Commands for Querying Test Parameters
You can run either of the following commands to list the parameters of the computing power test command:
ascend-dmi -f -h
ascend-dmi -f --help
Table 2 describes the parameters.
Parameter |
Description |
Mandatory |
|---|---|---|
[-f, --flops] |
Measures the computing power of the entire card or processor. |
Yes |
[-t, --type] |
Specifies the operator operation type, which can be fp16 or int8. If this parameter is not specified, fp16 is used by default. |
No |
[-d, --device] |
Specifies the ID of the device whose computing power is to be tested. The device ID is the ID of the Ascend AI Processor. You can run the ascend-dmi --info command to obtain the number of processors from the Chip parameter displayed. For example, if an Atlas 300I inference card is configured with four Ascend AI Processors, the value of Device ID ranges from 0 to 3. If the device ID is not specified, the computing power information of device 0 is returned by default.
|
No |
[-et, --et, --execute-times] |
Specifies the number of times that matrix multiplication is performed on a single AI Core on a specified processor.
|
No |
[-fmt, --fmt, --format] |
Specifies the output format. The value can be normal or json. If this parameter is not specified, the default value normal is used. |
No |
- Assuming the same number of matrix multiplications are performed: in an inference card, the computing power in int8 mode is doubled and the execution time is halved compared with that in fp16 mode. However, in a training card, the int8 mode doubles the size of a single matrix multiplication to fill up the processor data. As a result, the execution time is the same as that of the fp16 mode, but the computing power is still doubled.

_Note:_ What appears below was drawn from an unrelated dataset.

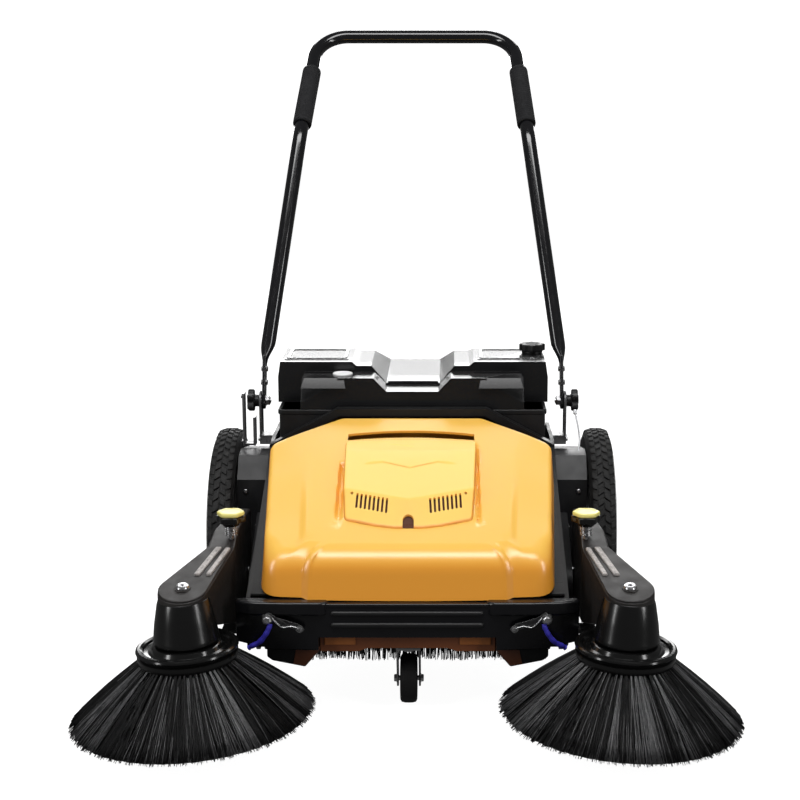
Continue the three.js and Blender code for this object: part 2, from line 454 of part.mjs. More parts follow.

- If you need to perform the computing power test for a long time, see Computing Power Test Script for Cyclical Calling. If you also need to collect the output of the ascend-dmi -i command when the AI Core usage is 100% during the computing power test, see Script for Querying Real-time Device Status.
- If multiple level-2 parameters such as -d and --et are added behind ascend-dmi -f, you can specify the sequence of these parameters. This does not affect the command output. For example, the output of ascend-dmi -f -d 2 --et 60 is the same as that of ascend-dmi -f --et 60 -d 2.

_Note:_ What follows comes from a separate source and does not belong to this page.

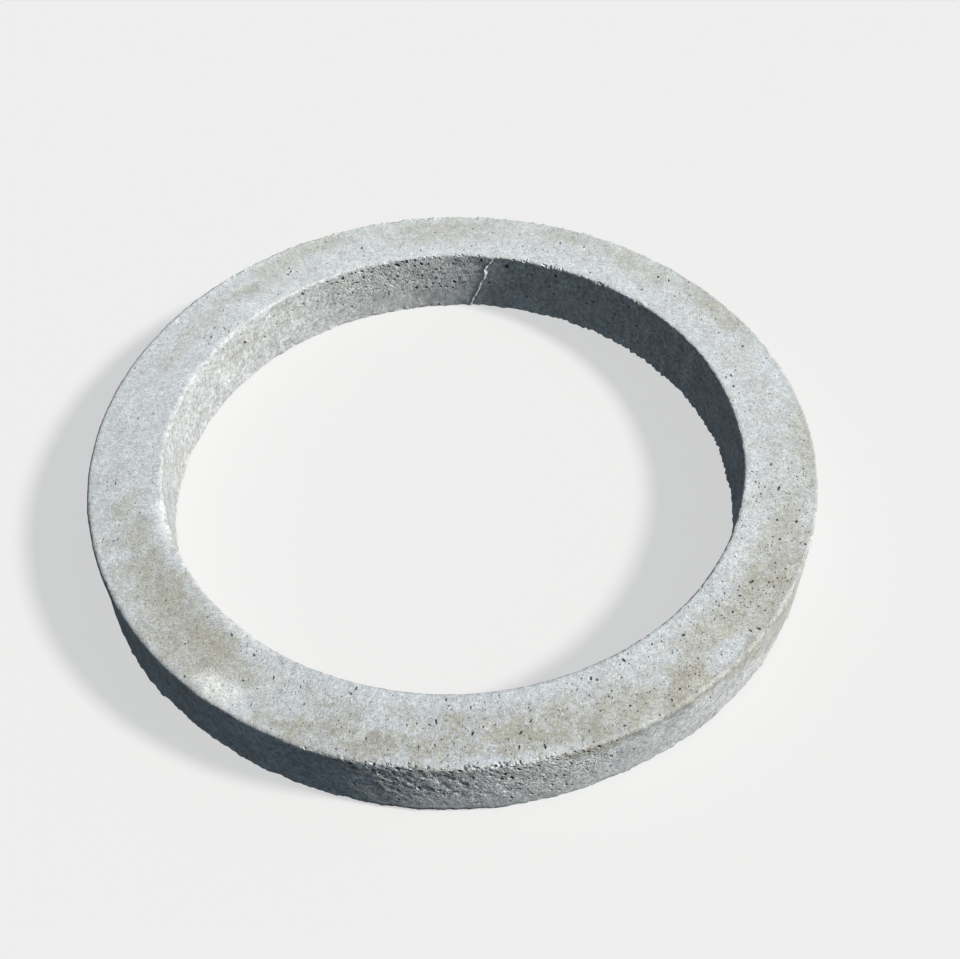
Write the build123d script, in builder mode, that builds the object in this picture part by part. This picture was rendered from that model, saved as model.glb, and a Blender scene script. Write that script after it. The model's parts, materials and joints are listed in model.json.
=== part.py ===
from build123d import *
import os
from math import degrees, radians, tan

# Concrete culvert ring: a short precast ring that raises the top of a culvert shaft.
# The ring lies on its base, with the origin at the centre of the base and +Z up. +X is to
# the right and +Y away from someone who faces the ring. All sizes are in millimetres.

# Driving dimensions of the section
bore_diameter = 600.0
wall_thickness = 75.0
ring_height = 80.0
top_arris_radius = 5.0
base_arris_width = 4.0

# The joint in the bore, where the two ends of the sheet former met
joint_angle = 82.5  # of the joint at half height, counter-clockwise from +X
joint_lean = 20.0  # of the joint line from the vertical, clockwise towards the top
joint_step = 1.5  # how far the free end of the former stood out into the wall
joint_fade_length = 85.0  # along the bore, from the step to where the bore is round again
joint_cut_reach = 20.0  # how far the cutting shape reaches into the open bore

bore_radius = bore_diameter / 2

os.makedirs("parts", exist_ok=True)

with BuildPart() as concrete_ring:
    # The section of the wall, turned about the axis of the ring
    with BuildSketch(Plane.XZ) as section:
        with Locations((bore_radius, 0)):
            Rectangle(wall_thickness, ring_height, align=(Align.MIN, Align.MIN))
        fillet(section.vertices().group_by(Axis.Y)[-1], top_arris_radius)
        chamfer(section.vertices().group_by(Axis.Y)[0], base_arris_width)
    revolve(axis=Axis.Z)

    # The joint step: a sliver of the wall that the sprung end of the former took up. It is
    # deepest at the leaning joint line and runs out tangentially into the round bore.
    joint_sweep = degrees(ring_height * tan(radians(joint_lean)) / bore_radius)
    fade_angle = degrees(joint_fade_length / bore_radius)
    step_point = Vector(bore_radius + joint_step, 0)
    inner_point = Vector(bore_radius - joint_cut_reach, 0)
    fade_point = Vector(bore_radius, 0).rotate(Axis.Z, -fade_angle)
    fade_direction = Vector(0, 1).rotate(Axis.Z, -fade_angle)
    for height, angle in (
        (0, joint_angle + joint_sweep / 2),
        (ring_height, joint_angle - joint_sweep / 2),
    ):
        with BuildSketch(Plane.XY.offset(height).rotated((0, 0, angle))):
            with BuildLine():
                TangentArc(fade_point, step_point, tangent=fade_direction)
                Polyline(step_point, inner_point, fade_point)
            make_face()
    loft(ruled=True, mode=Mode.SUBTRACT)

concrete_ring.part.label = "concrete_ring"
export_step(concrete_ring.part, "parts/concrete_ring.step")
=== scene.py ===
import json
from math import cos, pi, radians, sin, tan, tau

import bpy
import numpy as np
from mathutils import Matrix, Vector, noise
from mathutils.geometry import delaunay_2d_cdt


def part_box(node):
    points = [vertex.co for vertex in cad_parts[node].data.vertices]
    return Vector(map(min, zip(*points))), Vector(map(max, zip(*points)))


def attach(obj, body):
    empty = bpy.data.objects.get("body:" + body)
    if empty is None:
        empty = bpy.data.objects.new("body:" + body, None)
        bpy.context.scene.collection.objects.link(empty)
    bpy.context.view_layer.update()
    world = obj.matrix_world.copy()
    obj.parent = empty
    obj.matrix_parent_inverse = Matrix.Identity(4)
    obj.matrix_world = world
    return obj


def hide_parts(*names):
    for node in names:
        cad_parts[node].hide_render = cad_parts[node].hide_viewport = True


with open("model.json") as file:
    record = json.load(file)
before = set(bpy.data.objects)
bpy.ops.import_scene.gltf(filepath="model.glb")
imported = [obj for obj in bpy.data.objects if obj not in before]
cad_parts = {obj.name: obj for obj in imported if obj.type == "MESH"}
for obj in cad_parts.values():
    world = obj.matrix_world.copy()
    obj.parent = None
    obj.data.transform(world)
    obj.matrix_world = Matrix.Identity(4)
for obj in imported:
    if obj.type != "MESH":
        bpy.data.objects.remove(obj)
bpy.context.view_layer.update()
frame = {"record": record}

# Shapes are worked out in millimetres, and become metres where a mesh is made.
METRE = 1000.0

# The ring's own sizes, from the frame
_, high_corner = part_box("concrete_ring")
OUTER_RADIUS = high_corner[0] * METRE
HEIGHT = high_corner[2] * METRE
BORE_RADIUS = next(m for m in frame["record"]["mounts"] if m["name"] == "bore")["dims"]["r_mm"]
MID_RADIUS = (BORE_RADIUS + OUTER_RADIUS) / 2
LENGTH = tau * MID_RADIUS
TOP_ARRIS = 5.0
BASE_ARRIS = 4.0
BORE_FOOT_ARRIS = 1.5  # the skin fills most of the bevel there

# The shape of the top arrises: a power of 1 is round, and a smaller one turns more tightly
ARRIS_POINTS = 10
BORE_ARRIS_POWER = 0.5
WALL_ARRIS_POWER = 0.7

# The joint of the sheet former in the bore
JOINT_ANGLE = 82.5  # at half height
JOINT_LEAN = 20.0  # of its line from the vertical, clockwise towards the top
JOINT_STEP = 1.5
JOINT_FADE = 85.0  # along the bore, from the step to where the bore is round again
JOINT_KINKS = 3.4  # how far its line wanders to each side, at most
FIN_HEIGHT = 0.9
FIN_RISE = 1.6  # along the bore, up to the joint line
FLANK = 2.4  # from the top of the fin down to the step
PASTE_AND_HIGHLIGHT_END = 9.0  # how far below the top face the pale paste and painted highlight of the joint end

# The mesh: its closest spacing, how far its points are shaken, its sharp edges
FINE = 1.0
SHAKE = 0.27  # of the spacing
SHARP_ANGLE = 40
NORMAL_REACH = 1.2  # ahead and behind, over which the slope of the section is taken

# How the ring is cut for its texture map
SECTORS = 3
MAP_MARGIN = 0.006
BASE_SHARE = 0.4  # of the texture that the hidden base gets, against the other faces

random = np.random.default_rng(7)


# The section of the wall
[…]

- The int8 mode uses the integer operation. Compared with the floating-point arithmetic of the fp16 mode, some operation units are reduced. Therefore, the final power consumption value is relatively low.
Example
- Perform a computing power test on device 2 (an inference server) by executing a matrix multiplication 60 million times. The default operator operation type is fp16.

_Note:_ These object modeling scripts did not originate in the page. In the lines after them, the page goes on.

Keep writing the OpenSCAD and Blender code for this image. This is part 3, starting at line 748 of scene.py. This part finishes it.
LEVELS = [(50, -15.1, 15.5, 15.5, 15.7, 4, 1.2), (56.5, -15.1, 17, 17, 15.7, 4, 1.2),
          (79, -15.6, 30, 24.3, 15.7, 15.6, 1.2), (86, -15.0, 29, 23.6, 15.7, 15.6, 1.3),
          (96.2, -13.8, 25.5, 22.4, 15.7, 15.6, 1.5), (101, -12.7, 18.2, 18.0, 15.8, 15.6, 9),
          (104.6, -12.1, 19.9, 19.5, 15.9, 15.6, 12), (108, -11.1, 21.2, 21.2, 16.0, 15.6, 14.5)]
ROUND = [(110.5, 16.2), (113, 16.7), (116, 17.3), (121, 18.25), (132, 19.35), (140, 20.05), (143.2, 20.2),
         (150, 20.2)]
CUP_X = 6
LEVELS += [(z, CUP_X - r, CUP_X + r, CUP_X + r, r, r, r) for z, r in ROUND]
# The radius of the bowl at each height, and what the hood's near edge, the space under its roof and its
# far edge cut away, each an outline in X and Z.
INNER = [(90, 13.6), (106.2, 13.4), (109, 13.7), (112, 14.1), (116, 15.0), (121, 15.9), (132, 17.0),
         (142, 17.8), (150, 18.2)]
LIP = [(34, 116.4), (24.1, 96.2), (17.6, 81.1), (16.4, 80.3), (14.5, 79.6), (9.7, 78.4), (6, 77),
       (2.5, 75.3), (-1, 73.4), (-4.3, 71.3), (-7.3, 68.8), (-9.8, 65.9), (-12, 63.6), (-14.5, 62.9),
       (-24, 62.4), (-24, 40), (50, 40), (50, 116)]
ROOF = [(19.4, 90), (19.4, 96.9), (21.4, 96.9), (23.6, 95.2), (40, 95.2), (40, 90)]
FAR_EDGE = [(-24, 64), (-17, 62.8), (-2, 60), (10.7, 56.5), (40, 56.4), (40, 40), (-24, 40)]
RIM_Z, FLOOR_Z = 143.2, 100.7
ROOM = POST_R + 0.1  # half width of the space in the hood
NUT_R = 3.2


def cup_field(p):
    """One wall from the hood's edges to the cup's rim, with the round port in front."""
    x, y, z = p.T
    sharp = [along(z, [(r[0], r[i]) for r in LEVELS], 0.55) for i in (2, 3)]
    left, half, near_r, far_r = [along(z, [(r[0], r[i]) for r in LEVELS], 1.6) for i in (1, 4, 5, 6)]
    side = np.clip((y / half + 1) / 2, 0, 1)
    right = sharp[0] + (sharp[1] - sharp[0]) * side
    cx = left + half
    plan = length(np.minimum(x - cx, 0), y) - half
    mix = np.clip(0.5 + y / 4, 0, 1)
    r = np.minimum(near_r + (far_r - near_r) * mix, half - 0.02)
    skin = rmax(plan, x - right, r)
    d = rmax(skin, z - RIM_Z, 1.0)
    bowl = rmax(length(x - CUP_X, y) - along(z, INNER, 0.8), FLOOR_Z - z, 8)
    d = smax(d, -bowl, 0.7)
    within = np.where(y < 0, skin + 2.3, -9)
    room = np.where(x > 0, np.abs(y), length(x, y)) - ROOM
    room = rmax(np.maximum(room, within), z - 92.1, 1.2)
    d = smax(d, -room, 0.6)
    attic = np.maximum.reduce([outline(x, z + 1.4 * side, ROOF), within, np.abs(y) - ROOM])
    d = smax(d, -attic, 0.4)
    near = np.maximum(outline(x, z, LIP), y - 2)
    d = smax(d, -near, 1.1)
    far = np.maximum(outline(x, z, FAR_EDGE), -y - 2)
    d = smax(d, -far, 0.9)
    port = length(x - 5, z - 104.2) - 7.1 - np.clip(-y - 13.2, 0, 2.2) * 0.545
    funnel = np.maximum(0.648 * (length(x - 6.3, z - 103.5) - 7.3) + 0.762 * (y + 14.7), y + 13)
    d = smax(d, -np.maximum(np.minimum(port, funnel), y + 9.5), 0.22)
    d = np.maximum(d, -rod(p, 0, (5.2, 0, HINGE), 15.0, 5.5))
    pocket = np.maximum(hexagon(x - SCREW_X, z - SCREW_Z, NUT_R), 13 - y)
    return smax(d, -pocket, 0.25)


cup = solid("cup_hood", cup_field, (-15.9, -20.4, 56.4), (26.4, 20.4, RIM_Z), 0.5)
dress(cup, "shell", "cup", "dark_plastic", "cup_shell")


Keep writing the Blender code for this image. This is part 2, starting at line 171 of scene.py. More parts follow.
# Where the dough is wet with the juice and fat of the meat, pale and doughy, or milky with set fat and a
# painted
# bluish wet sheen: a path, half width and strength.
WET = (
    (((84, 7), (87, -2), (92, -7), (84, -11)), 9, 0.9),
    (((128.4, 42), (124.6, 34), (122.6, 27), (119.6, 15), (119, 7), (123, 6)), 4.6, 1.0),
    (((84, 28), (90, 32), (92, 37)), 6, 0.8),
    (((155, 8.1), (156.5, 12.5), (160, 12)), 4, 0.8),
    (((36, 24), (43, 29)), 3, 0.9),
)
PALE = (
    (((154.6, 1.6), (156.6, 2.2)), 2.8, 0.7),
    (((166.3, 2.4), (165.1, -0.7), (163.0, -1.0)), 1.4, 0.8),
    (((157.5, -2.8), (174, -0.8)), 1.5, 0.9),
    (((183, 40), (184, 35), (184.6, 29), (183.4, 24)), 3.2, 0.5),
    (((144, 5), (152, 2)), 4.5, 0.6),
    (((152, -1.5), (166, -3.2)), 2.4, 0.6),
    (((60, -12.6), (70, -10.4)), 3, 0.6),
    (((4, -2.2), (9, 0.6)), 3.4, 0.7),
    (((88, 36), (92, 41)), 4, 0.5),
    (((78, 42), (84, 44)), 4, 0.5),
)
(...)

ascend-dmi -f -d 2 --et 60
If information shown in Figure 1 is displayed, the tool is running properly.
- Perform a computing power test on device 2 (an inference server) by executing a matrix multiplication 60 million times. The operator operation type is int8.
ascend-dmi -f -t int8 -d 2 --et 60
If information shown in Figure 2 is displayed, the tool is running properly.
- Perform a computing power test on device 3 (a training server) by executing a matrix multiplication 8 million times.
If information shown in Figure 3 is displayed, the tool is running properly.
Table 3 describes the server parameters in the preceding figures.
Parameter |
Description |
|---|---|
Device |
Indicates the device ID. |
Execute Times |
Indicates the number of times that matrix multiplication is performed in the actual operation.
|
Duration(ms) |
Indicates the time used to complete the matrix multiplication computation. |
TFLOPS@FP16 |
Indicates the computing power of the processor when tested using the FP16 data. |
Power(W) |
Indicates the real-time power of the processor in full computing power.
NOTE:
You do not need to pay attention to the processor power during the computing power test because the power consumption data is collected periodically and there is an interval between two collections. When the computing power test period is too short, power consumption data fluctuates. Use a more specific power consumption test option to test the power consumption. |
- To ensure the correctness and accuracy of the test result, perform the computing power test separately.